Если забыть о том, что доктор Стил не хирург, то следует заметить, что последний выпад Наташи был неплох. Она не только поставила под сомнение его профессиональные способности, но и задела его мужское amour propre. На месте Стила я бы оскорбилась, но я была не на его месте, а он и глазом не моргнул.
— Послушайте, Наташа, ваша мать не единственная умирающая. Ни в этом мире, ни в этой больнице — даже в этом коридоре. Да, сейчас делают пересадку печени. В Калифорнии. Если вы найдете тридцать тысяч фунтов на операцию и доставите вашу мать на самолете в Лос-Анджелес, тогда у вас появится возможность — лишь возможность — спасти ей жизнь. Но не мозг.
— Господи! Да-вы-настоящее-чудовище! Ох-х-х-х! Эти козлы со «скорой помощи» швыряли ее, как куль с мукой, а теперь вы хотите поставить ей капельницу в этом гнусном тоннеле и бросить умирать. Национальная служба смерти — вот кто вы такие.
— Бригада «скорой помощи» сделала все возможное, чтобы доставить сюда вашу мать с максимальной быстротой и минимальными издержками. Мы, со своей стороны, сделаем все возможное здесь. Если вы не будете держать себя в руках, Наташа, я попрошу вас покинуть больницу. Если вы не подчинитесь, вас отсюда выведут. Так вот, миссис Элверс, мы нашли место для вашей матери в Королевской клинике ушных болезней. Оно вот-вот освободится, здесь она пробудет недолго.

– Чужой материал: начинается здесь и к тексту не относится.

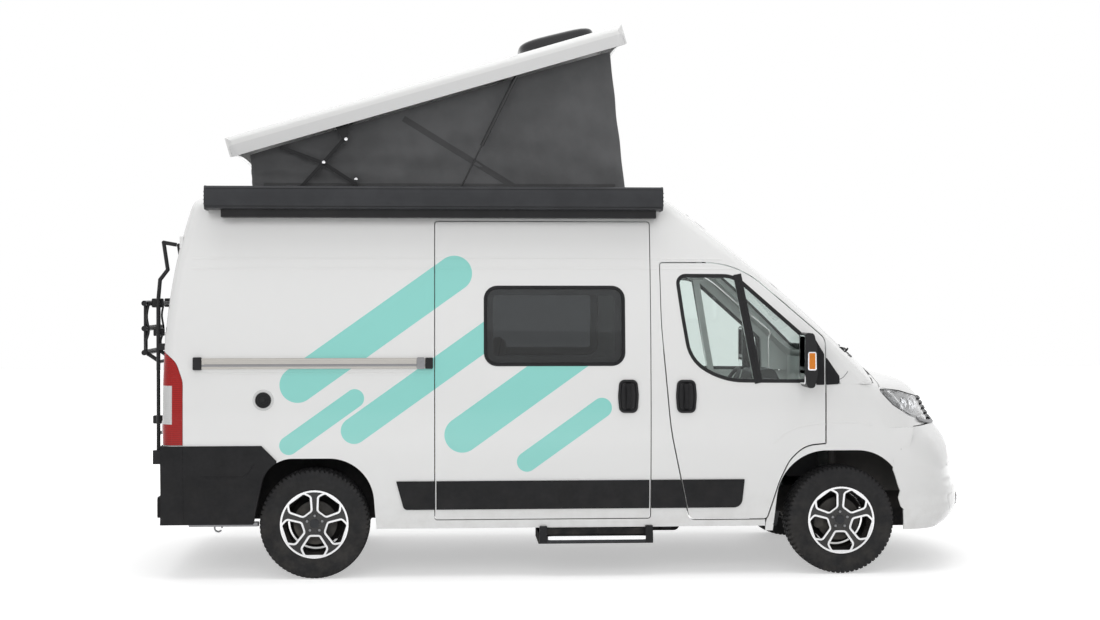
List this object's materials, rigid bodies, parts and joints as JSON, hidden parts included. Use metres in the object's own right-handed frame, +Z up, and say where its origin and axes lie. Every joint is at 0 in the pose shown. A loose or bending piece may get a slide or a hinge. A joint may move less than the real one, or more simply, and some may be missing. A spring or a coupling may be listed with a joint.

Стальной Стил. Как быстро ему удалось поставить на место Нэтти. Мало кто из мужчин, еще способных к эрекции, отважился бы так сурово ее оборвать; похоже, порочное обаяние Нэтти оставило его равнодушным. Он смотрит на нее — совершенно справедливо — как на еще одну больную. И Наташа, проникшись жалостью к себе, сникает, подносит черную манжету к глазу, обведенному темной тенью, и всхлипывает, отвернувшись в сторону, ненадолго впадая в забытье.